Applicable Subsets: Non-Live (Single-Turn), Live (Single-Turn)

Evaluation Methods:

  • AST Parsing (Abstract Syntax Tree): By parsing the function call parameter structure output by the model (such as Python/Java/JavaScript syntax trees), check if it conforms to predefined function signatures (parameter names, types, structures).
  • Executable Function Evaluation: Directly execute the function calls generated by the model to verify if they can run correctly in the API system (e.g., whether file operations are successful).
  • Relevance Detection: Determine whether the model calls functions relevant to the task (avoiding irrelevant function calls).

Characteristics:

  • Relies on static code parsing (AST) or dynamic execution results (Exec).
  • Does not involve multi-turn interaction, the user only initiates a single request.

Multi-Turn Tasks

Applicable Subsets: Base Multi-Turn, Augmented Multi-Turn (including missing parameters/functions/long context/complex scenarios)

Evaluation Methods:

  • State-based Evaluation: At the end of each dialogue turn, check whether the internal state of the API system (such as file system content, user data) matches the expected state (by comparing attribute values of the system state).

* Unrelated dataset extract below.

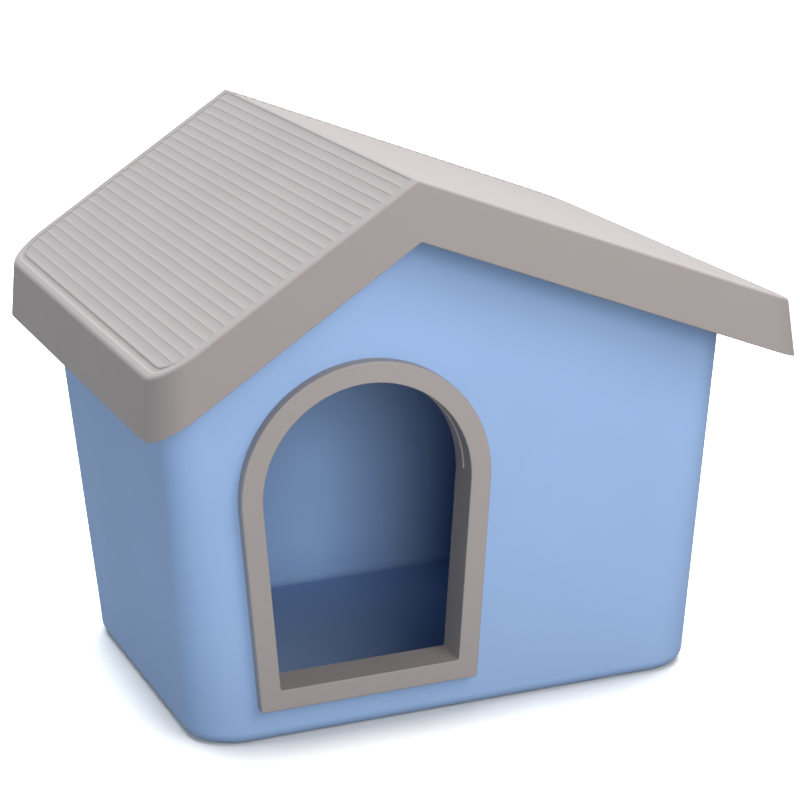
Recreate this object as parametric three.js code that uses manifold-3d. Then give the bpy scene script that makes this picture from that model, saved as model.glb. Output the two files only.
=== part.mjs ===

Applicable Scenarios: Write/delete operations (e.g., creating files, modifying databases).
  • Response-based Evaluation: Check whether the model's function call trajectory includes the minimum necessary path (i.e., key function call sequences), allowing for redundant steps (e.g., multiple ls to view directories). Applicable Scenarios: Read operations (e.g., querying weather, obtaining stock prices).

Termination Conditions:

  • End the current turn if the model does not output a valid function call.
  • Force termination if a single turn exceeds 20 steps, marking it as a failure.